Comercio, patrimonio, nación y guerra.

  1. Herrero Sánchez, Manuel
Journal:
Debate y perspectivas: cuadernos de historia y ciencias sociales

ISSN: 1577-1261

Year of publication: 2002

Issue Title: Las tinieblas de la memoria: una reflexión sobre los imperios en la Edad Moderna

Issue: 2

Pages: 99-112

Type: Article

More publications in: Debate y perspectivas: cuadernos de historia y ciencias sociales

Abstract

According to standard historiographical wisdom, the triumph of Amsterdam in the seventeenth century was no more than the culmination of a cycle of economic development protagonized by cities like Venice, Genoa, or Antwerp, which became powerful mercantile and financial centres but which lacked the support of a modern unified state. This opinion has been revised, and it has been shown that, despite the jealous defense of the provincial and urban particularism, the active network of cities around Amsterdam succeeded in creating the means necessary to defend their mercantile interests and to gain access to European and colonial markets.

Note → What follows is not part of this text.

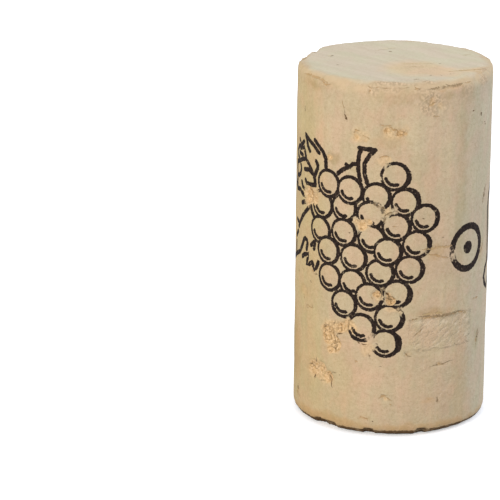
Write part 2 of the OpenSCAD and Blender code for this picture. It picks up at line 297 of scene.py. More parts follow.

Much of the success of the Dutch model sprang from the scarce state supervision of the East and West Indies trading companies, founded in 1602 and 1621. Throughout the seventeenth century, colonial expansion encouraged the consolidation of the United Provinces as an independent state, but in the long run the relative importance of foreign trade led to the application of a fiscal policy designed to favour commerce at the expense of productive activities. Privileged trading companies engaged in constant patrimonial conflicts and contributed to strengthen the power of the patrician elite and to maintain an archaic and descentralized government structure, which was incapable of meeting the challenge of other European colonial powers.